A*** thought it wise to disavow the idea of amorous possession, which could do nothing but exacerbate my confusion and forbid us from returning thereafter to that honest friendship, that guarantee of stability, to which we would better off confining ourselves.
       From entirely different milieus -- A*** comes from America, and is black, with family in Harlem; the narrator a well-heeled white Parisian intellectual -- they are an oddly matched pair, with very different interests. What connection there is is on a very basic level -- though undeniably very powerful. Nevertheless, imagining a life together: "We were presenting each other with illusions", and at least on the part of the narrator seduction becomes an act much like creative writing itself:
The game of "and if" wore down A***'s reluctance; every day, we already belonged to each other in our imaginations. My desire was gaining power through a trick, was gaining life through a fiction.
       They do become lovers, and a real couple; they travel together, including visiting A***'s family in New York. There are tensions in the unlikely relationship, and the abrupt end to it is devastating to the narrator, who can only begin to get over it some seven years later, in reconnecting with part of A*** and their shared past.

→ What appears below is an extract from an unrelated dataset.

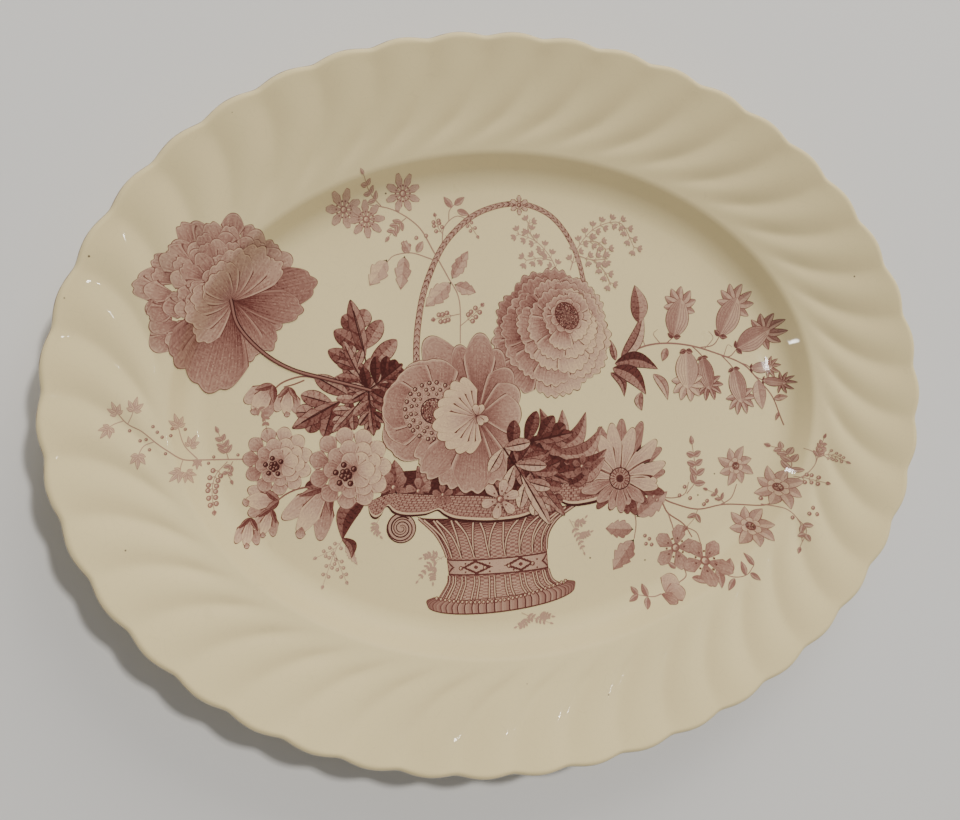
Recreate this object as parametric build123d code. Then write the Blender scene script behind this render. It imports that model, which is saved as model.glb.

Catharsis then allows for this text to finally flood free.
       Stylized and largely avoiding emotion -- the narrator-as-subject isn't entirely specimen for the narrator-as-writer, but there's a sense of restraint to the language throughout -- Sphinx is nevertheless (or, of course, in part also because of that) a powerfully moving love-story.
       There's more to it too, of course: anyone who has heard of the book before picking it up is likely aware, and both jacket-copy and Daniel Levin Becker's Introduction point it out as well: Garréta is a member of the Oulipo, famous for writing under constraints, and this novel operates under one. Becker doesn't reveal it -- and urges the reader: "to do everything in your power to stay ignorant for a while longer" -- but it is impossible to discuss the book, and its success (and that of this translation), without addressing it.
       What's so unusual and remarkable about how Garréta has written the book is that her narrator (and A***) are never identified (or identifiable) by gender. The book isn't without gender -- many characters are clearly identified as male or female -- but the narrative is genderless. Especially in French, this is much harder to do than one might imagine -- Emma Ramadan's fascinating afterword explains some of this -- but it's also difficult to render that in English. Ramadan has managed this very impressively: comparing the French original and the translation, it's truly remarkable how she strikes the same tone so consistently throughout. Even as the constraint does not operate identically in English (as Ramadan notes: "French contains grammatical gender, meaning nouns are assigned either masculine or feminine gender, and pronouns and adjectives then take on agreement" -- which makes it very difficult to avoid tipping one's gendered hand ...), this is a(n all the more) remarkably true translation.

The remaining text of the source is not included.